Now, we haven’t gotten to amending contracts in class yet (later this semester!), but I don’t see how the board can unilaterally declare that everyone who has signed a contract with the university (students, professors, staff, vendors, sports ticket buyers, etc.) is prohibited from carrying on campus. That seems to be a pretty substantial term, and without anything in the contract indicating such, I don’t think it would be binding.

It also seems to be a pretty blatant end run around last fall’s ruling. This de facto ban usurp’s the Oregon legislature’s authority just as much as the previous ban did, but in a more roundabout way.
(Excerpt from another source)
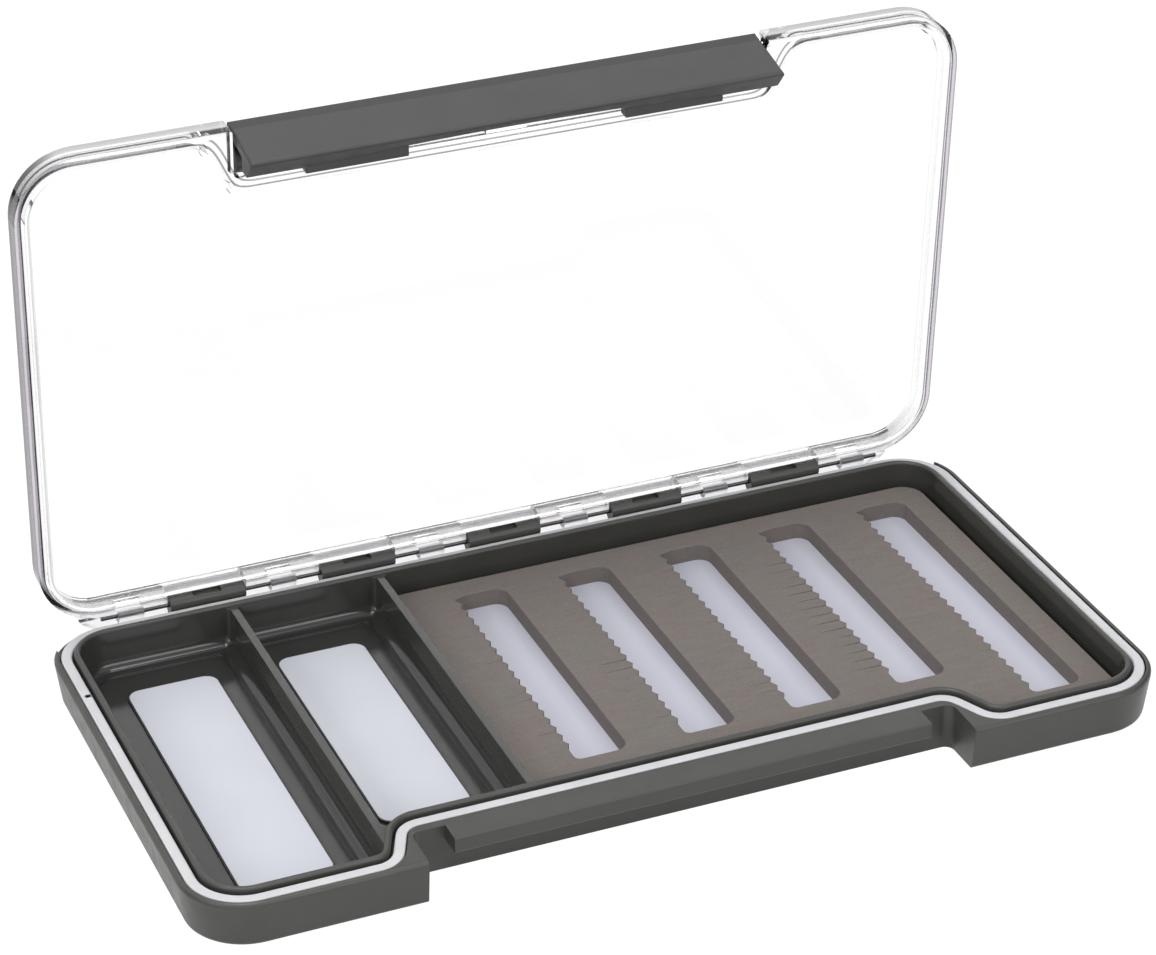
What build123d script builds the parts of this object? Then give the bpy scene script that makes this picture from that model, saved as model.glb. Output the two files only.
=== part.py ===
from build123d import *
import os
from math import cos, radians, sin, tan

# A slim fly box, in millimetres. X runs along the hinge, +Y goes from the latch to the hinge and +Z is
# up. The origin is on the underside, at mid-length, origin_from_front behind the tray's front face.

# ---- Tray ----
tray_length = 187.5
tray_depth = 98.05
origin_from_front = 50.0
wall_height = 9.0
outer_wall = 1.2
front_wall = 0.95
tray_corner_r = 12.0
side_draft = 0.9            # how far the long outer faces lean in from the top edge to the underside
end_draft = 1.15            # the same at the tray's two ends
bottom_edge_r = 0.8
top_edge_r = 0.8
soft_edge_r = 0.3           # small edges that a finger meets
floor_thickness = 0.9
ledge_height = 0.35         # rise of the ledge round each compartment's floor
ledge_width = 2.8
rim_height = 9.8            # top of the inner rim above the underside
rim_thickness = 1.2
rim_edge_r = 0.5
pocket_floor_r = 2.0
foam_pocket_floor_r = 0.7   # small enough for the foam to lie flat beside it
pocket_corner_r = 1.0
core_depth = 5.6            # channel in the underside between the outer wall and the rim
core_outer_wall = 1.5
core_inner_wall = 1.3

# ---- Latch recess and catch bar ----
lobe_length = 41.35         # from the tray's end to the recess
recess_depth = 9.45
recess_corner_r = 1.8
recess_wall = 1.75          # from the recess to the gasket groove
bar_end_gap = 6.4           # from the recess's side to the bar
bar_reach = 4.65
bar_top = 9.1
bar_thickness = 3.05

# ---- Gasket and its groove ----
gasket_width = 2.0
gasket_height = 2.0
gasket_edge_r = 0.35
gasket_hole_r = 0.45        # a moulding hole near the left rear corner
gasket_hole_y = 23.9
groove_clearance = 0.25     # outwards of the gasket
groove_inner_clearance = 0.5
groove_rear_clearance = 0.1 # inwards of the gasket along the hinge
bend_angle = 66.0           # slope of the S-bend beside the latch recess
bend_outer_r = 6.2
bend_inner_r = 3.0
bend_head_inset = 0.42      # upper corner of the S-bend, inwards of the recess's side
bend_least_r = 0.6

# ---- Dividers ----
divider_thickness = 1.5
divider_offset = 4.5        # first divider, outwards of the recess's left side
middle_pitch = 29.5         # from the first divider to the second

# ---- Magnet sheets, film and foam ----
magnet_thickness = 0.4
film_thickness = 0.12
film_margin = 0.32          # magnet that shows round the film
sheet_right_gaps = (6.3, 6.45)
sheet_corner_r = 2.8
sheet_rear_gap = 9.2        # from the rear rim to a sheet's rear end
sheet_left_gaps = (6.9, 3.8)     # from each narrow compartment's left wall
sheet_front_gaps = (9.4, 9.3)
sheet_clearance = 0.3
foam_thickness = 3.5
foam_gap = 0.35
foam_rear_gap = 1.55
foam_right_gap = 1.5
foam_corner_r = 4.5
slot_pitch = 21.53
last_slot_gap = 5.45        # from the last slot to the foam's right side
slot_width = 9.6            # from the right side to the teeth's tips
slot_room = 17.5            # foam that a slot needs on its left, its own width included
slot_rear_gap = 5.2         # foam left behind each slot
slot_front_gap = 10.0       # foam left in front of each slot
last_slot_front_gap = 7.65
slot_corner_r = 2.5
slot_tooth_corner_r = 1.2
slot_rear_bulge_r = 2.0
slot_point_width = 2.4      # how far the slot's rear left corner narrows to a point
tooth_pitch = 2.95
tooth_depth = 0.78
tooth_rear_margin = 2.85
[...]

Board Spokeswoman Diane Saunders had this to say:

We wanted to get as close back to where we were with the old rule, which has been in force since 1978. We’ve been lucky in Oregon. We have not had the kind of (gun attack) that Virginia Tech has seen. We believe it is because we have been able to regulate firearms on campus.

She comes right out and says that they’re trying to ignore the court’s ruling. She also draws a false comparison between Oregon and Virginia Tech; at the time of the VA Tech massacre, guns were just as prohibited on campus there as the Oregon Board is trying to keep them in that state. In fact, the year before the massacre, legislators killed a bill that would have allowed lawful concealed carry on VA Tech’s campus, and a spokesman for VA Tech said, after that bill’s defeat:

I’m sure the university community is appreciative of the General Assembly’s actions because this will help parents, students, faculty and visitors feel safe on our campus.

That was in January of 2006, 15 months before VA Tech learned that “feeling safe” doesn’t mean a whole hell of a lot.

The Oregon Higher Education Board is going to drag its heels as much as Chicago and DC have, but eventually they’re going to end up on the wrong side of an expensive judgement, and instead of being held personally responsible for their continued violation of civil rights, they’ll just pass the cost on to the taxpayers.